TASK DESCRIPTION
Below are several records. Retype exactly those lines running from the one with "Reconstruct the object" through the one with "drawn fully open.", end lines included, and no others.

--

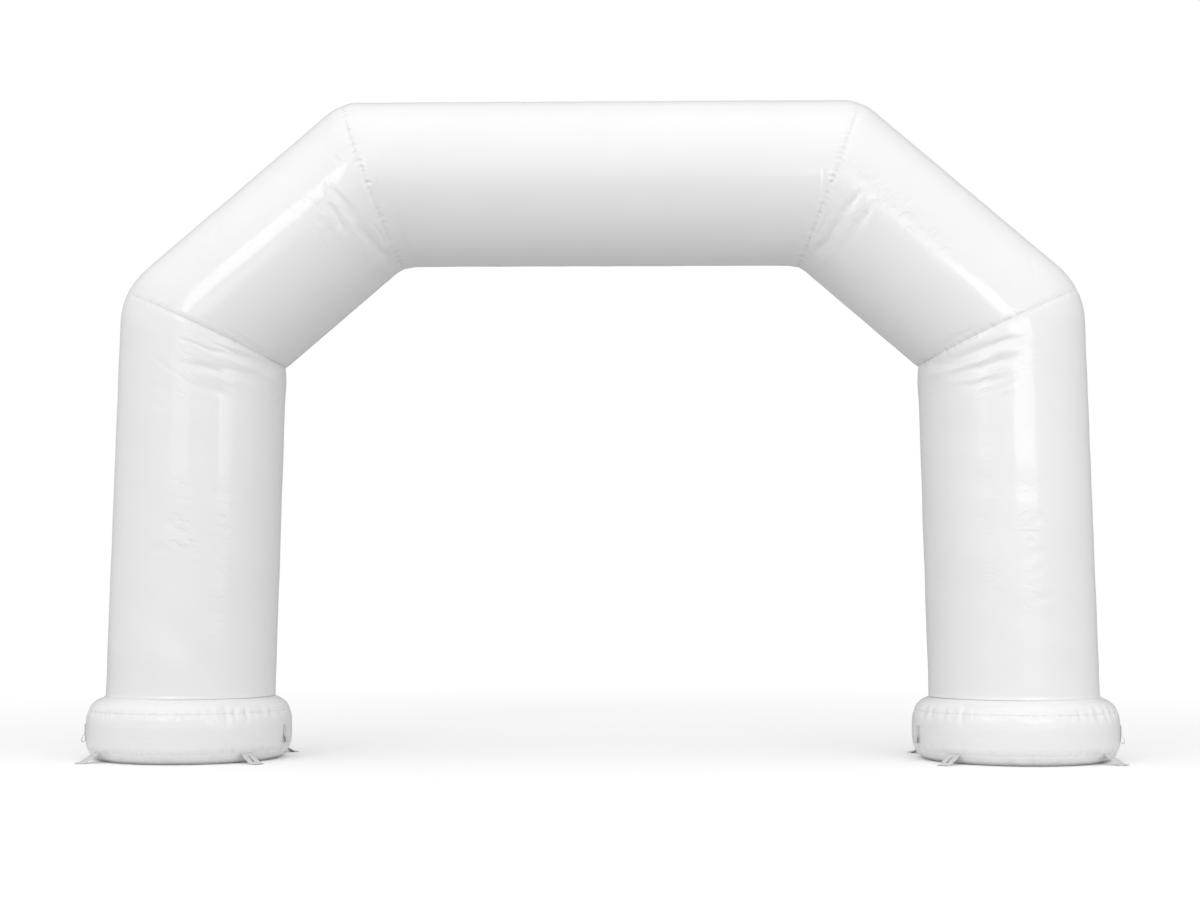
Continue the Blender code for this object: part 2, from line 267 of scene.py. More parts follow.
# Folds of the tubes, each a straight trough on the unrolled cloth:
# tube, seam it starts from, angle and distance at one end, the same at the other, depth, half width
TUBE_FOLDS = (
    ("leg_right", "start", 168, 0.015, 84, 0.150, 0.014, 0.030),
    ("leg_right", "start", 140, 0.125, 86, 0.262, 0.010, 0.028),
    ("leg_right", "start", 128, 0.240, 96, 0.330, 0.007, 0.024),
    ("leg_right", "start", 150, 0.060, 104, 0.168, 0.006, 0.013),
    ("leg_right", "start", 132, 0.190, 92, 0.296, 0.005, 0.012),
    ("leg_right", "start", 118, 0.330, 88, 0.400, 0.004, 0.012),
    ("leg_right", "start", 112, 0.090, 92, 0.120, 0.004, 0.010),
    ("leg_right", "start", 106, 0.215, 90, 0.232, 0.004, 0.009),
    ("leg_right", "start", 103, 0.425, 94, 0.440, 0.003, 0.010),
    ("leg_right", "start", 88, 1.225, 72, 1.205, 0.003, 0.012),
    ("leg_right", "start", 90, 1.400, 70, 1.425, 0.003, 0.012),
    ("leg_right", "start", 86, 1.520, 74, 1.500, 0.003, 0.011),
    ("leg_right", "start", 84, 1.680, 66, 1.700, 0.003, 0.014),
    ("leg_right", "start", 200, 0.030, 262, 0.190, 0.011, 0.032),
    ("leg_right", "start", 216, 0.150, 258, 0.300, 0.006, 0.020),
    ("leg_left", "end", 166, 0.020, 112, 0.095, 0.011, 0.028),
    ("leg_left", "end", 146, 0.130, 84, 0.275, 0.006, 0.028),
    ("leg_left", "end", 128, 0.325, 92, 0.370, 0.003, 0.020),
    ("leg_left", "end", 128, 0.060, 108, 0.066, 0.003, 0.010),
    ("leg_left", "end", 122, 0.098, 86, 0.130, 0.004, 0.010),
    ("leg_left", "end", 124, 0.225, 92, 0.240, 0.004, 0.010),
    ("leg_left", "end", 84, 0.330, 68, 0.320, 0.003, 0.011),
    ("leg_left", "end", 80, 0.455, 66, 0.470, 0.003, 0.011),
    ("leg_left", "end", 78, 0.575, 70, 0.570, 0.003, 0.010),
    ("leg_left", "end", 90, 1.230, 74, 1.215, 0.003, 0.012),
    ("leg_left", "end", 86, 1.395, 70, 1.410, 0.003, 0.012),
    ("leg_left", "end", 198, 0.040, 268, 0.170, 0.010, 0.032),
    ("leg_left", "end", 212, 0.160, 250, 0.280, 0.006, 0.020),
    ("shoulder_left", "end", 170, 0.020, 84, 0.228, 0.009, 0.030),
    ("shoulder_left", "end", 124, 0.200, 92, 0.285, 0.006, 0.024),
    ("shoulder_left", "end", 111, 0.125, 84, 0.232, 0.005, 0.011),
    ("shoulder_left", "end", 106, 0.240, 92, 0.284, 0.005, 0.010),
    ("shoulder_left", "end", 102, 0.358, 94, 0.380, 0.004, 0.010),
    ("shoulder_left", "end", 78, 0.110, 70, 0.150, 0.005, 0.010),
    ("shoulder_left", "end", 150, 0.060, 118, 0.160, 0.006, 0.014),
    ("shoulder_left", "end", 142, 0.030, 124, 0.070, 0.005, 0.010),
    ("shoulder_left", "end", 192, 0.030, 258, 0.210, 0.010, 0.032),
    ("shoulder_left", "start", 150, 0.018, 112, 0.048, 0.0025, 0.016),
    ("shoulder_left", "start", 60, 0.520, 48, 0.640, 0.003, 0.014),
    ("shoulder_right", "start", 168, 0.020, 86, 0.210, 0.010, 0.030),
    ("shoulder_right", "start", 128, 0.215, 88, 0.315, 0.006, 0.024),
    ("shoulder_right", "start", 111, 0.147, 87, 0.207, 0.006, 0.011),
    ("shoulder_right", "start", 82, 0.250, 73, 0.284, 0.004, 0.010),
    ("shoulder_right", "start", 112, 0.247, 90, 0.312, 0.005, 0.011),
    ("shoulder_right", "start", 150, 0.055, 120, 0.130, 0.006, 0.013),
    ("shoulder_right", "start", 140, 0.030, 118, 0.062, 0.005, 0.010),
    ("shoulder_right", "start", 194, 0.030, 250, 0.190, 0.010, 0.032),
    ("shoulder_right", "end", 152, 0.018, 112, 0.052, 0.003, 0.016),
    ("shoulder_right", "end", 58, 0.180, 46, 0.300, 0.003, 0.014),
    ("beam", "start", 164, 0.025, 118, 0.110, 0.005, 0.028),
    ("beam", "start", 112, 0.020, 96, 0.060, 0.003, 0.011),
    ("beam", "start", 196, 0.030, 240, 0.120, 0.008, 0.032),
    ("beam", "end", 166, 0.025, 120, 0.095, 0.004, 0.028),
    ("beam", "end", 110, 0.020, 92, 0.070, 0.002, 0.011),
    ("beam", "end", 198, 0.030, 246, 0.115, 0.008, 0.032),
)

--

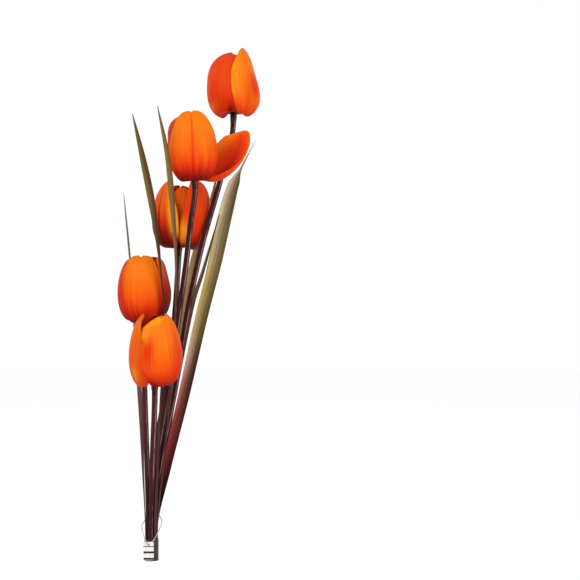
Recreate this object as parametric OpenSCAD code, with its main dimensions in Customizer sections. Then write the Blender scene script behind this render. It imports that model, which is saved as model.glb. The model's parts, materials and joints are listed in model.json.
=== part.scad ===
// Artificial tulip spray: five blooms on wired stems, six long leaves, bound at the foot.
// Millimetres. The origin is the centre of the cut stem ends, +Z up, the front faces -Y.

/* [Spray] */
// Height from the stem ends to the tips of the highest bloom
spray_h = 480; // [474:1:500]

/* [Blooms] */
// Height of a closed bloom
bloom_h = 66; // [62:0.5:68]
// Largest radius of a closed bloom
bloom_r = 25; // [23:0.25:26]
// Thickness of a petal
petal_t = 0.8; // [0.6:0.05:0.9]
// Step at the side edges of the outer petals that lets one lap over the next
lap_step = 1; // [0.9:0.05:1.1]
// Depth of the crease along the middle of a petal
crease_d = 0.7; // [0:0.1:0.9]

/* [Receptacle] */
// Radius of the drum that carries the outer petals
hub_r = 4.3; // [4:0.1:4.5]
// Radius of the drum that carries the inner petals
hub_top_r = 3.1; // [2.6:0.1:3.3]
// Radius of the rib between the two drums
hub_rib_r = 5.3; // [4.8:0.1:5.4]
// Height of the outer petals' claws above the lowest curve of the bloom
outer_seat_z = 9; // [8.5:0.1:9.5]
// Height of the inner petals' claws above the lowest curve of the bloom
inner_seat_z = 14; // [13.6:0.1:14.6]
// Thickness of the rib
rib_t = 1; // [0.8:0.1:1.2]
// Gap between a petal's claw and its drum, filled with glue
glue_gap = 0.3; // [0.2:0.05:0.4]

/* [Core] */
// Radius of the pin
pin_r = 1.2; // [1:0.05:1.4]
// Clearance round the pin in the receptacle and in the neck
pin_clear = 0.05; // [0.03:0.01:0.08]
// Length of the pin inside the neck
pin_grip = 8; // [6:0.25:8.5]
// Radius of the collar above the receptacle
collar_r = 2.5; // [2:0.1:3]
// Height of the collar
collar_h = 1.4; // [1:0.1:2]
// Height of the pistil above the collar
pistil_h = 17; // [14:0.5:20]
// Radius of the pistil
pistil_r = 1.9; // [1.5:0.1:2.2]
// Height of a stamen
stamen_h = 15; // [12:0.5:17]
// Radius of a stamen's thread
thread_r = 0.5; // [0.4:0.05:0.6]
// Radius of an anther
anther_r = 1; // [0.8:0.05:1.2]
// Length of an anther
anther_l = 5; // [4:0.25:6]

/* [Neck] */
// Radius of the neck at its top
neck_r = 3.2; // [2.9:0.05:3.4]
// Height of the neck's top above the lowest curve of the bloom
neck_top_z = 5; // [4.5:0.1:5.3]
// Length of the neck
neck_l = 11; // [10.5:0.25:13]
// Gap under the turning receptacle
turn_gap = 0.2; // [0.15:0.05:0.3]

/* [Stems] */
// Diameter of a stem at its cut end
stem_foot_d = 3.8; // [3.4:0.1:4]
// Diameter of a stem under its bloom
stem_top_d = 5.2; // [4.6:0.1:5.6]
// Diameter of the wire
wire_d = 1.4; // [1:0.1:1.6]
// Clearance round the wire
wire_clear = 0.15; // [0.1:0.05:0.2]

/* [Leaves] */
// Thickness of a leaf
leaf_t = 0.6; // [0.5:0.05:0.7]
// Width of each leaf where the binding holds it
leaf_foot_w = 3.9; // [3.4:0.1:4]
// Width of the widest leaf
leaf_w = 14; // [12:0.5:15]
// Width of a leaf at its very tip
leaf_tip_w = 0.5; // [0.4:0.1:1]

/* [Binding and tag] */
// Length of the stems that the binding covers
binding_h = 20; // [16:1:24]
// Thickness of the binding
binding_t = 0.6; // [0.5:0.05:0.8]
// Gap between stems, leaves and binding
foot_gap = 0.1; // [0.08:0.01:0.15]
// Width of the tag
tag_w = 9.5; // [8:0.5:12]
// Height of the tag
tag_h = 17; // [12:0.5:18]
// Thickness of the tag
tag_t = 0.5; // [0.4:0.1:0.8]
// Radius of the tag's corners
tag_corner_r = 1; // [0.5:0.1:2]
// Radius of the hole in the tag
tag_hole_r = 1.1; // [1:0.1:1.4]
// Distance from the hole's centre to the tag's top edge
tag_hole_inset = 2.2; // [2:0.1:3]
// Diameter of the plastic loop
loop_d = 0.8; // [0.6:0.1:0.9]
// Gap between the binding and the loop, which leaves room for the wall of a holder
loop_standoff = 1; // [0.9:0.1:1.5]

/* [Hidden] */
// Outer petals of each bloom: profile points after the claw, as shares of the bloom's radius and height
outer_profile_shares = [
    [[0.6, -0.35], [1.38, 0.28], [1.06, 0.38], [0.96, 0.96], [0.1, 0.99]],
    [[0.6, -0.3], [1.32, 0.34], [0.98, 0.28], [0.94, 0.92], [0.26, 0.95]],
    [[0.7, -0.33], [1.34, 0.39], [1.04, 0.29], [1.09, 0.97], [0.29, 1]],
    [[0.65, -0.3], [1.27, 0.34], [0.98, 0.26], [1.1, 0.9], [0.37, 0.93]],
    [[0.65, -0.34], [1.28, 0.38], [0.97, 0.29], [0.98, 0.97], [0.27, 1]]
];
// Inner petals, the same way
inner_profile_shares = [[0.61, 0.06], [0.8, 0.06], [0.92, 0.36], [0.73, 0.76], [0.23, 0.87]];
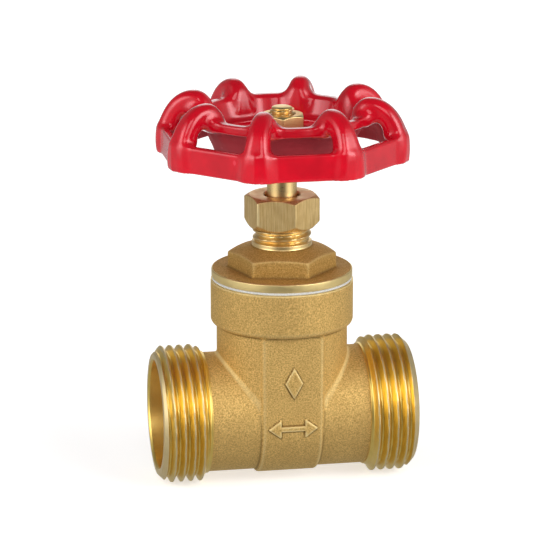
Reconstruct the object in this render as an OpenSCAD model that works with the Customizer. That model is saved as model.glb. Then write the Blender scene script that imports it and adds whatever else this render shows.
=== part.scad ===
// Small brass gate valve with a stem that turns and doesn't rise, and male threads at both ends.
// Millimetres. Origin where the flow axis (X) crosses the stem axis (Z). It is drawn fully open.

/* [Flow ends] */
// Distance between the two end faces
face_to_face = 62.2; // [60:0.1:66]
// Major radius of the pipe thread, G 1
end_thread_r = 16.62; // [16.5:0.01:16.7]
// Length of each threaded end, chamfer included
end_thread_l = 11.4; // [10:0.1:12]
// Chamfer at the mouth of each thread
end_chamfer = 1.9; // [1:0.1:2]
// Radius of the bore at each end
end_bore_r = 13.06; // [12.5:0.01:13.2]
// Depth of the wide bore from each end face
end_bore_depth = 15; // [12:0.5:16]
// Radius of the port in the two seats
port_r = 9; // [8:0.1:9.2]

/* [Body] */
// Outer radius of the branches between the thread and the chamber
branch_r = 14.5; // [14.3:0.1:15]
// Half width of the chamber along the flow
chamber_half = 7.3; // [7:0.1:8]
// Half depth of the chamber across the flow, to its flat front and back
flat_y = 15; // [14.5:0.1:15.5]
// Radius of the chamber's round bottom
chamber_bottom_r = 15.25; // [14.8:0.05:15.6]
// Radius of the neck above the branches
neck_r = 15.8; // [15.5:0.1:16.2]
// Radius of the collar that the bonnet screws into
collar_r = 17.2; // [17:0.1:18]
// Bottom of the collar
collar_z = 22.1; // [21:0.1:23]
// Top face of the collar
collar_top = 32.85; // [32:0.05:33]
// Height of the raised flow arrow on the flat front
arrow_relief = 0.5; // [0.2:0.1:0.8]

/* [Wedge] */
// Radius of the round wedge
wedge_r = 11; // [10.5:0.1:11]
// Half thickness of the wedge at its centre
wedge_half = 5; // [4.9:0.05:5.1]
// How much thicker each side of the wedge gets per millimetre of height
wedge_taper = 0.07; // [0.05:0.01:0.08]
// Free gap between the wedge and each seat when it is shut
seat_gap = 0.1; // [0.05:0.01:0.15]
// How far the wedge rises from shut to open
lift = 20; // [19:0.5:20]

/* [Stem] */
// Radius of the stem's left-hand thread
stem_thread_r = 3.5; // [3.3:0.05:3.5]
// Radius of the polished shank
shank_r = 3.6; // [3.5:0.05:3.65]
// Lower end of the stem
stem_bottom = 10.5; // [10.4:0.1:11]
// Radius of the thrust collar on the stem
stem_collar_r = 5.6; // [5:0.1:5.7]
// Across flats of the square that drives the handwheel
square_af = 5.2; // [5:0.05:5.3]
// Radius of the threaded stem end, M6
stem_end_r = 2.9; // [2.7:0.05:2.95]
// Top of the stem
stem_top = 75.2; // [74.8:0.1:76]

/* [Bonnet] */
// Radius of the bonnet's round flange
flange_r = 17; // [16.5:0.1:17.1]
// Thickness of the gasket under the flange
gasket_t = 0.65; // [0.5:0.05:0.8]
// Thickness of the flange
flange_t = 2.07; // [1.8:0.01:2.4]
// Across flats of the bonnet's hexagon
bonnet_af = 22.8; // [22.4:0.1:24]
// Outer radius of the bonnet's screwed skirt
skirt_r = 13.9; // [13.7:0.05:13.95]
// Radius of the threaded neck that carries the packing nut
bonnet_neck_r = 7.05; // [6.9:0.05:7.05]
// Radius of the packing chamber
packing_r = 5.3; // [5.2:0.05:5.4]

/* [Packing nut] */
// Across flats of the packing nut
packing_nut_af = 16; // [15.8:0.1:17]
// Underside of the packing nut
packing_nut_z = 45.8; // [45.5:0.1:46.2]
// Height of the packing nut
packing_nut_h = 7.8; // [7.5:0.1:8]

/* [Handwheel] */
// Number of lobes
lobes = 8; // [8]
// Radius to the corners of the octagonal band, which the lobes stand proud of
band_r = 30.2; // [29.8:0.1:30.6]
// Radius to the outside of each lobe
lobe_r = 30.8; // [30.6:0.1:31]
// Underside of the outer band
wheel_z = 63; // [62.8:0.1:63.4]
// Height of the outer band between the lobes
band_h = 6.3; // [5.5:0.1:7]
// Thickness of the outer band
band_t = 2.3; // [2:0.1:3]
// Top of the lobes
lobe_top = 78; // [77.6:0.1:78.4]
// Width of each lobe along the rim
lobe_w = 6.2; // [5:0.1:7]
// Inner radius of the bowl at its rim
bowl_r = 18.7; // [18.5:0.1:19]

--

ANSWER FOR THIS EXERCISE
Reconstruct the object in this render as an OpenSCAD model that works with the Customizer. That model is saved as model.glb. Then write the Blender scene script that imports it and adds whatever else this render shows.
=== part.scad ===
// Small brass gate valve with a stem that turns and doesn't rise, and male threads at both ends.
// Millimetres. Origin where the flow axis (X) crosses the stem axis (Z). It is drawn fully open.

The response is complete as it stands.